Not according to Stephen Sickler, managing director in the Boston office of legal recruiting firm BCG Search. He claims the idea is a myth, the National Law Journal reports.

“Go to law school if you want to be a lawyer,” Seckler writes for the blog Penelope Trunk’s Brazen Careerist. “But don’t go if you believe it will ‘open doors’ for you. It won’t. By the end of law school you may still have no idea what you ‘want’ from your career; only now you are likely limited by huge law school debt.”

Finding a nonlaw job is even more difficult for lawyers who have practiced law, Seckler told the NLJ. “The longer you’ve been practicing, the harder it is for people to picture you in some other role,” he said. And legal training could be a negative in business because it teaches caution rather than risk-taking.

“If you want to be successful, you have to think more like an optimist,” he told the legal newspaper. “There is a change in thinking that has to go on.”

Recent Ohio State law grad Dina Allam told the newspaper she thinks her joint JD/MBA made the job search more difficult. “People don’t see the value in the joint degree.

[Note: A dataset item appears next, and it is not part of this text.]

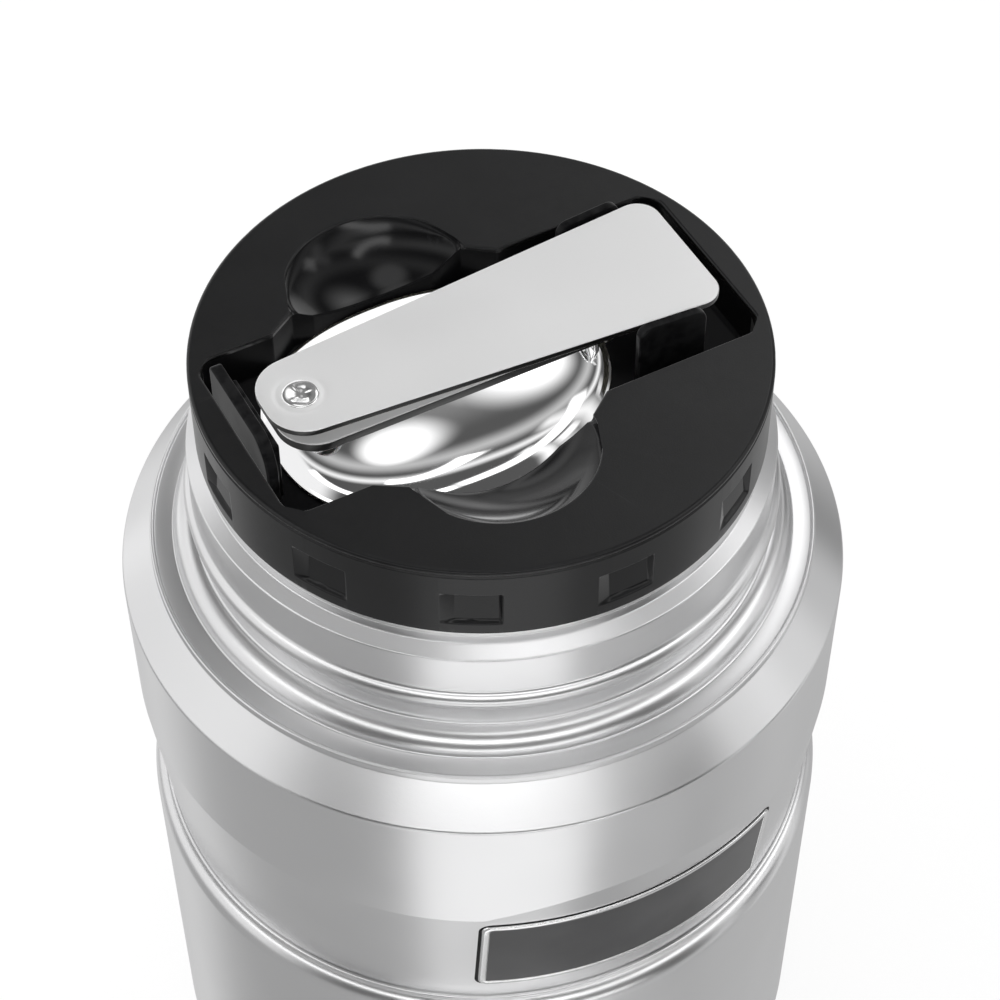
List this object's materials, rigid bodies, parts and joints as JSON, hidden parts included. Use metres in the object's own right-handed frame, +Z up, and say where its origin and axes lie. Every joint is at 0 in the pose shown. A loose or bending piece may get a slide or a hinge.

They think I’m confused,” she said.

Now a client engagement manager with Wipro Technologies, Allam thinks her business education got her more interviews than the law degree. The job search took months, and she has $85,000 in student debt. Looking back, she told the NLJ, she wishes she hadn’t gone to law school.

The publication sums up the problem this way: “With student loan debt at an all-time high and law schools churning out about 44,000 degrees each year, graduates looking for nonlawyer jobs are finding that they often are priced out, overqualified and undervalued.”